▶ [INSTRUCTION] All lines from the one with "hinge_fork();" through the one with "in imported if", and only those, are to be reproduced exactly, both ends included.

▶ [DATA LINES]
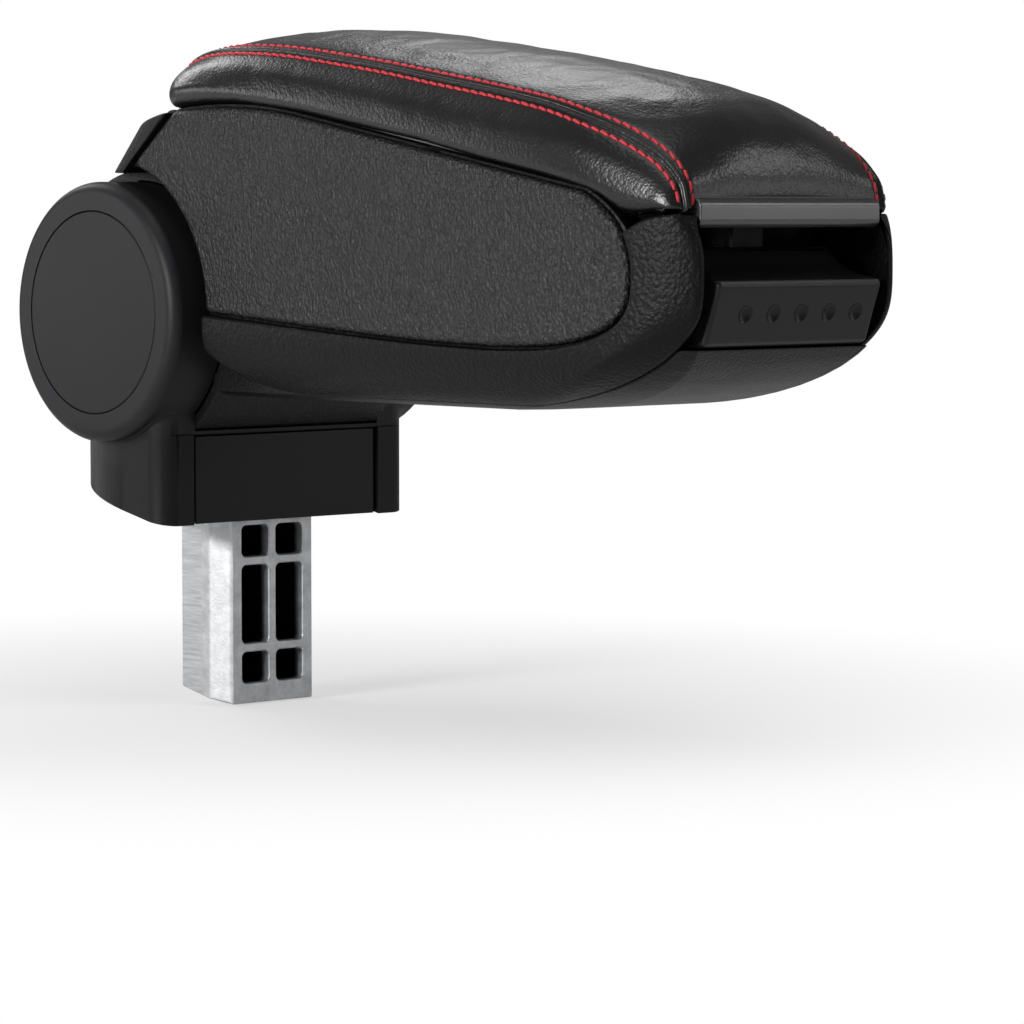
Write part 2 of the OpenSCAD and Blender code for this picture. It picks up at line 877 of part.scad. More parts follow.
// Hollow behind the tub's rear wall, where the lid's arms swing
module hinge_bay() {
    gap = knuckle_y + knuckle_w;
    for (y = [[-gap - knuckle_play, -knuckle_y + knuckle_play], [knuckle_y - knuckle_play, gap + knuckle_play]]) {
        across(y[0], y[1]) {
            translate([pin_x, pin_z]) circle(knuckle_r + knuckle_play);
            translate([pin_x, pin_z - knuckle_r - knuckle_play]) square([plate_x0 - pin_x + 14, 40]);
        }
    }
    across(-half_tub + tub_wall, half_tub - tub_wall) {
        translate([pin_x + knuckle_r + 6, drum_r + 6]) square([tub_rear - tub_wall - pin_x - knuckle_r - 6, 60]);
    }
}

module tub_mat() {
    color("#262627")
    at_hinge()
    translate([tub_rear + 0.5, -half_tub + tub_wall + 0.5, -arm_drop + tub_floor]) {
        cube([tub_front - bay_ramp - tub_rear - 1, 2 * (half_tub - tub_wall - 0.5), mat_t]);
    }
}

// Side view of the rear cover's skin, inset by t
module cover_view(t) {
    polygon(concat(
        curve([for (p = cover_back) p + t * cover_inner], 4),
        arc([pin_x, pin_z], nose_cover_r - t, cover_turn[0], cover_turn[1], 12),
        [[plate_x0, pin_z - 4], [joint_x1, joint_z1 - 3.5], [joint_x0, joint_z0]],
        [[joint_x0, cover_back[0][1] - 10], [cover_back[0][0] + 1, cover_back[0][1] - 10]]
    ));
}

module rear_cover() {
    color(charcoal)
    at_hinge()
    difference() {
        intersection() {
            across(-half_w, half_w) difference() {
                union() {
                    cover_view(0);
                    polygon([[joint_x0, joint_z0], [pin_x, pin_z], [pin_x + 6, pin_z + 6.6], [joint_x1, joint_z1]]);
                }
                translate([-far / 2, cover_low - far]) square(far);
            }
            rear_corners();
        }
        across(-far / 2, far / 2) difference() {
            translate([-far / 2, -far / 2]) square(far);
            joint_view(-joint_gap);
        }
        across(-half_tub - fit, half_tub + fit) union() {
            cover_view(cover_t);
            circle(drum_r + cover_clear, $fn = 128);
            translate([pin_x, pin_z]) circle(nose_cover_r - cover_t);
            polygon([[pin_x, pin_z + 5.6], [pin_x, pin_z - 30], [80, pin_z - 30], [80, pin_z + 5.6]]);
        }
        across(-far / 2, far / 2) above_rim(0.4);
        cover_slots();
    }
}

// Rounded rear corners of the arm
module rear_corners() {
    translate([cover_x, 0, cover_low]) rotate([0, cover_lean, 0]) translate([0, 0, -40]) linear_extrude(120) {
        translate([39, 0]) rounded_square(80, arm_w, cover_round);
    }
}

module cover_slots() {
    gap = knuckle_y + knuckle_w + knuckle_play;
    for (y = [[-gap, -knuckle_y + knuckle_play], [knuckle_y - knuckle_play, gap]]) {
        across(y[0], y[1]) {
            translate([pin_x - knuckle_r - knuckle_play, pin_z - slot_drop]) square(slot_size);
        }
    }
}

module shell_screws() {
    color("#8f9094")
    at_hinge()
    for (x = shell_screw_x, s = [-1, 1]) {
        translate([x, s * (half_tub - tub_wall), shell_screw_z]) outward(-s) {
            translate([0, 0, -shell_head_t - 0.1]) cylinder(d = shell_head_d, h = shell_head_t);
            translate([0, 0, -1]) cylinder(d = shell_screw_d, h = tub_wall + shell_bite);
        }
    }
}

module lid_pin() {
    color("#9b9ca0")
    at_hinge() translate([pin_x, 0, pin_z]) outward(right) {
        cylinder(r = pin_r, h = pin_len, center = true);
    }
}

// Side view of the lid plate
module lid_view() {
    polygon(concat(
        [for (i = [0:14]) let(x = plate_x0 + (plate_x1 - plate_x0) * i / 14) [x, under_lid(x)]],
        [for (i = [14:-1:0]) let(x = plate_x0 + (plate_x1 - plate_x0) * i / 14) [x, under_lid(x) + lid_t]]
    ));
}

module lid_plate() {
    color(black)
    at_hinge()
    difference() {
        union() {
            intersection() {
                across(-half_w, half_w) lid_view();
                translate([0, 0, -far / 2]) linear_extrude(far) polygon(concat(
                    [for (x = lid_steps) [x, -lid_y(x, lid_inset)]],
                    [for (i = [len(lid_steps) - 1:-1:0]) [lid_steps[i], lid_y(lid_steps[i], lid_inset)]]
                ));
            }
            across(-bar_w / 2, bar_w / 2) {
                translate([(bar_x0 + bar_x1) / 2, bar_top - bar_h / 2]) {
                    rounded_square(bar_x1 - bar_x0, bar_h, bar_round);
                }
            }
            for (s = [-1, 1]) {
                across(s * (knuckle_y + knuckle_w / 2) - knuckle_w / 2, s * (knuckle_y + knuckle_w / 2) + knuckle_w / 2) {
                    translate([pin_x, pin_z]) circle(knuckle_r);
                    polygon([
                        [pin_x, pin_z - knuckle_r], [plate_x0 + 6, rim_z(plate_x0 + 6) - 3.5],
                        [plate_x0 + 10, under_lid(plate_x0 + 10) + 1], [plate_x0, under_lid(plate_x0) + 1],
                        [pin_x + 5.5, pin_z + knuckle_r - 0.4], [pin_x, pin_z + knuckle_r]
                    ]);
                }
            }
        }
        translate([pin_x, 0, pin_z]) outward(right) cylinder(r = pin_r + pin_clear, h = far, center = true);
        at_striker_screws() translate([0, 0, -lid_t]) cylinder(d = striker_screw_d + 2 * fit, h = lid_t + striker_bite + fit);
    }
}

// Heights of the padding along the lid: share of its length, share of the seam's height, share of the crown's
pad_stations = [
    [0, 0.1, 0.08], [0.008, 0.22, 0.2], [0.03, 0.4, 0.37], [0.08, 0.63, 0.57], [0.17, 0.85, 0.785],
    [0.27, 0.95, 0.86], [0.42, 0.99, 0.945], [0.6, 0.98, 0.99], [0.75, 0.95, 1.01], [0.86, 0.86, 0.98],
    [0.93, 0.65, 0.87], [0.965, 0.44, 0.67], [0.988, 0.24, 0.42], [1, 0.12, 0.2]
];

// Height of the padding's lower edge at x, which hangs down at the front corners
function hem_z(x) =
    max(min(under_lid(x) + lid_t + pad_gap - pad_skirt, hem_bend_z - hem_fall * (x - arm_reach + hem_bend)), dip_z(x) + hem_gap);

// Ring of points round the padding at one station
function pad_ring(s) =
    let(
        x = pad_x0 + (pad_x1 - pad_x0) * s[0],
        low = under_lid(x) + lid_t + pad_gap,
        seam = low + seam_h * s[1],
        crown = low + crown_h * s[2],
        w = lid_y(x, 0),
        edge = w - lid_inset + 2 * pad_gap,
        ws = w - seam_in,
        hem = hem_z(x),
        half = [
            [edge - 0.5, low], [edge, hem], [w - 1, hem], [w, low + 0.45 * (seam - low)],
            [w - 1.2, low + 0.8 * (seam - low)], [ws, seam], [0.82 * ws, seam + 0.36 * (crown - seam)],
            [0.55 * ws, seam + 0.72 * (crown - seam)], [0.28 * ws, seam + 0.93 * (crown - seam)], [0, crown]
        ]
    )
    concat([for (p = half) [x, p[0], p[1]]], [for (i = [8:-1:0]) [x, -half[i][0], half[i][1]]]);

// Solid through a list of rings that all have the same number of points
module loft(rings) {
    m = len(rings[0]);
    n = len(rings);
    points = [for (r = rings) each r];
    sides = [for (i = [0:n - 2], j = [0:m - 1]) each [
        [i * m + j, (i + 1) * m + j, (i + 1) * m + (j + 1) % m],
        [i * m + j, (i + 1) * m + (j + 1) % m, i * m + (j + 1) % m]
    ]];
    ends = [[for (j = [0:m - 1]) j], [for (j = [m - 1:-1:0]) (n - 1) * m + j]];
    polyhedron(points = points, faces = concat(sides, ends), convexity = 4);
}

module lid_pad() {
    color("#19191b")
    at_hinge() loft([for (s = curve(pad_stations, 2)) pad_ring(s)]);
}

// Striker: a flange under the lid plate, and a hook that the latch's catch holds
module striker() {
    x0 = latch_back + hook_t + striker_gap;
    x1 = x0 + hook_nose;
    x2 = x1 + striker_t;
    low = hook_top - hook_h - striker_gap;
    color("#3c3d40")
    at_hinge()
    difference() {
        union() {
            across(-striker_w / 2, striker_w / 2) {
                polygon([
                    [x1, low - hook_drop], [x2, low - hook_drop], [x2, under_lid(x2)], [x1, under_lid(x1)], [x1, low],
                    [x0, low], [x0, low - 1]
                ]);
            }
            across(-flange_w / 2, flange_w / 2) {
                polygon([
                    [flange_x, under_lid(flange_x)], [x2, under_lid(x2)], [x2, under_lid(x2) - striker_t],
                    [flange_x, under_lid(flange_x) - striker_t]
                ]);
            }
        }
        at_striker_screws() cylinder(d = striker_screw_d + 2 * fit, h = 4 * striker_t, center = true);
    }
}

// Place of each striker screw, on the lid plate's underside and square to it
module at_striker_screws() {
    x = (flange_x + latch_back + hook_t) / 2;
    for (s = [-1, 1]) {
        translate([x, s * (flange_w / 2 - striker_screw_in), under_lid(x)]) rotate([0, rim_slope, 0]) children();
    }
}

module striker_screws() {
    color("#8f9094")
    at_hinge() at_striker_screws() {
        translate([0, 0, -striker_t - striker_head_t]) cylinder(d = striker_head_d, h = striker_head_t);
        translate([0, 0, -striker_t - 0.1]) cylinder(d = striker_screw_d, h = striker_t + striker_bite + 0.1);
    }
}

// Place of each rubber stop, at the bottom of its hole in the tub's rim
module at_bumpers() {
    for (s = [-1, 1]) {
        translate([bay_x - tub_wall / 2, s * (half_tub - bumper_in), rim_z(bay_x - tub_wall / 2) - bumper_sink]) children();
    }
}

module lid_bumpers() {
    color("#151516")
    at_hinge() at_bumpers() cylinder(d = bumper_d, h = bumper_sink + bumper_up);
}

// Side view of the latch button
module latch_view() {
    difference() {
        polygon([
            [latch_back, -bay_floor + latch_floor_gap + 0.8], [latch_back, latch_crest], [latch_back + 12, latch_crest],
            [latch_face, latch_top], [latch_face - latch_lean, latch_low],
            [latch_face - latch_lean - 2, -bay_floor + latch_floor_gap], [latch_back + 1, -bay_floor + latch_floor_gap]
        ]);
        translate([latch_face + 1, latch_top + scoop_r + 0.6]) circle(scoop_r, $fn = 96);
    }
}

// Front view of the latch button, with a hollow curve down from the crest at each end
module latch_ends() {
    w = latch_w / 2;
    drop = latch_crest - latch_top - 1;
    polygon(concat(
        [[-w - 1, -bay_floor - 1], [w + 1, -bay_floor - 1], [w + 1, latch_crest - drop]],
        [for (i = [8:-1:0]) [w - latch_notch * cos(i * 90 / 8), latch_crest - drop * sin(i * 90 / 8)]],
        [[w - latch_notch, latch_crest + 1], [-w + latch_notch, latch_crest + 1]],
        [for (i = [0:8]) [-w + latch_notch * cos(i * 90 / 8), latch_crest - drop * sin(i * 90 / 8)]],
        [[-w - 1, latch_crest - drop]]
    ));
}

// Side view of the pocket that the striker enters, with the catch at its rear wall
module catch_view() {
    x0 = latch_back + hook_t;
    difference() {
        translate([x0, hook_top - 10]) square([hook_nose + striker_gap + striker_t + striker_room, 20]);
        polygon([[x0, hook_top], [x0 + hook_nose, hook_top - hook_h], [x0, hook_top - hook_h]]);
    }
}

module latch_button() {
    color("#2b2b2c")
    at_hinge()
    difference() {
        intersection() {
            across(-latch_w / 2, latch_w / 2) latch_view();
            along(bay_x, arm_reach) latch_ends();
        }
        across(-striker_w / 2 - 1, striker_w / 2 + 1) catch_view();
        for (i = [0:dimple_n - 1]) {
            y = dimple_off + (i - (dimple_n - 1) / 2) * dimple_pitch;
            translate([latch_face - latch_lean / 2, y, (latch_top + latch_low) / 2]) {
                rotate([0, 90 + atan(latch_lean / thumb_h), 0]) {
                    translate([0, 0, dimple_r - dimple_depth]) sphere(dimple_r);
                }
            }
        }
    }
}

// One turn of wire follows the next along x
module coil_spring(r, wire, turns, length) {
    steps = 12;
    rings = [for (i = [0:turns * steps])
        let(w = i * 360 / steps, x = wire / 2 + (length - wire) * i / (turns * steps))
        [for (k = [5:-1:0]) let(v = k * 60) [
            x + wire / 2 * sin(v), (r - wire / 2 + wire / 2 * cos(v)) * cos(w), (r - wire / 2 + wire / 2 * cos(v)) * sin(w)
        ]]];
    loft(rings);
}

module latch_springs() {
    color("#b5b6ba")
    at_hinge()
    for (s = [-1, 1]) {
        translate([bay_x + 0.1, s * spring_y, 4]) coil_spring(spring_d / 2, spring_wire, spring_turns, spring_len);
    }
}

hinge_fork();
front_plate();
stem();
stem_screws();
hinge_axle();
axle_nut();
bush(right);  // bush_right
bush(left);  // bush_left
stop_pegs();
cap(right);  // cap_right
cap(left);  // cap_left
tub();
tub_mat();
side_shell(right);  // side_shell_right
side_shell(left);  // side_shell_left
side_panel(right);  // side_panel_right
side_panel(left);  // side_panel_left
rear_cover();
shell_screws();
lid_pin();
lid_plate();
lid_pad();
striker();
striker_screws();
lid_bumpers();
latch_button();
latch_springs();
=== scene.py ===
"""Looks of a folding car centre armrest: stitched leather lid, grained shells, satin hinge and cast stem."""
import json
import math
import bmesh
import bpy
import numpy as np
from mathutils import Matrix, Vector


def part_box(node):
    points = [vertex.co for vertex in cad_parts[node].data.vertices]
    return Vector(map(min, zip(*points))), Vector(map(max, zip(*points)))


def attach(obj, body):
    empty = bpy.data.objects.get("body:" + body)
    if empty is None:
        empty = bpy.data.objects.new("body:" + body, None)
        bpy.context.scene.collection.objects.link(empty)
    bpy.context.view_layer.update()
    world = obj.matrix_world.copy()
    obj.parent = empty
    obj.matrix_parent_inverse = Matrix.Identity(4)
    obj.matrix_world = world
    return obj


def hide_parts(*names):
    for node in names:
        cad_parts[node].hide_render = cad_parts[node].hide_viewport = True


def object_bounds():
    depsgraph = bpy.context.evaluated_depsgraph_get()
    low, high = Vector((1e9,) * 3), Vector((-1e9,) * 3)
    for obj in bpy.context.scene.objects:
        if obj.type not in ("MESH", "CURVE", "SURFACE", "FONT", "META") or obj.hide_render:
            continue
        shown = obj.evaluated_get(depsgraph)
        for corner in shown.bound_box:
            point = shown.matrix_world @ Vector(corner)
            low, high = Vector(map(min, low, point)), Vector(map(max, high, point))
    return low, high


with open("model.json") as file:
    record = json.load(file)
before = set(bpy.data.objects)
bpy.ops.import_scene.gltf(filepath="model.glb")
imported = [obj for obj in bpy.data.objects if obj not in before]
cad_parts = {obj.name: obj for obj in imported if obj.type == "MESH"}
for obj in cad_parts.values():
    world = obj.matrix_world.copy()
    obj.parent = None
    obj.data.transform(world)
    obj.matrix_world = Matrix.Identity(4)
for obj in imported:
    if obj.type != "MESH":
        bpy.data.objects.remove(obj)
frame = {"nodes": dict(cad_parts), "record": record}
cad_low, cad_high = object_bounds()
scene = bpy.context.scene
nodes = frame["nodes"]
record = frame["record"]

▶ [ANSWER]
hinge_fork();
front_plate();
stem();
stem_screws();
hinge_axle();
axle_nut();
bush(right);  // bush_right
bush(left);  // bush_left
stop_pegs();
cap(right);  // cap_right
cap(left);  // cap_left
tub();
tub_mat();
side_shell(right);  // side_shell_right
side_shell(left);  // side_shell_left
side_panel(right);  // side_panel_right
side_panel(left);  // side_panel_left
rear_cover();
shell_screws();
lid_pin();
lid_plate();
lid_pad();
striker();
striker_screws();
lid_bumpers();
latch_button();
latch_springs();
=== scene.py ===
"""Looks of a folding car centre armrest: stitched leather lid, grained shells, satin hinge and cast stem."""
import json
import math
import bmesh
import bpy
import numpy as np
from mathutils import Matrix, Vector


def part_box(node):
    points = [vertex.co for vertex in cad_parts[node].data.vertices]
    return Vector(map(min, zip(*points))), Vector(map(max, zip(*points)))


def attach(obj, body):
    empty = bpy.data.objects.get("body:" + body)
    if empty is None:
        empty = bpy.data.objects.new("body:" + body, None)
        bpy.context.scene.collection.objects.link(empty)
    bpy.context.view_layer.update()
    world = obj.matrix_world.copy()
    obj.parent = empty
    obj.matrix_parent_inverse = Matrix.Identity(4)
    obj.matrix_world = world
    return obj


def hide_parts(*names):
    for node in names:
        cad_parts[node].hide_render = cad_parts[node].hide_viewport = True


def object_bounds():
    depsgraph = bpy.context.evaluated_depsgraph_get()
    low, high = Vector((1e9,) * 3), Vector((-1e9,) * 3)
    for obj in bpy.context.scene.objects:
        if obj.type not in ("MESH", "CURVE", "SURFACE", "FONT", "META") or obj.hide_render:
            continue
        shown = obj.evaluated_get(depsgraph)
        for corner in shown.bound_box:
            point = shown.matrix_world @ Vector(corner)
            low, high = Vector(map(min, low, point)), Vector(map(max, high, point))
    return low, high


with open("model.json") as file:
    record = json.load(file)
before = set(bpy.data.objects)
bpy.ops.import_scene.gltf(filepath="model.glb")
imported = [obj for obj in bpy.data.objects if obj not in before]
cad_parts = {obj.name: obj for obj in imported if obj.type == "MESH"}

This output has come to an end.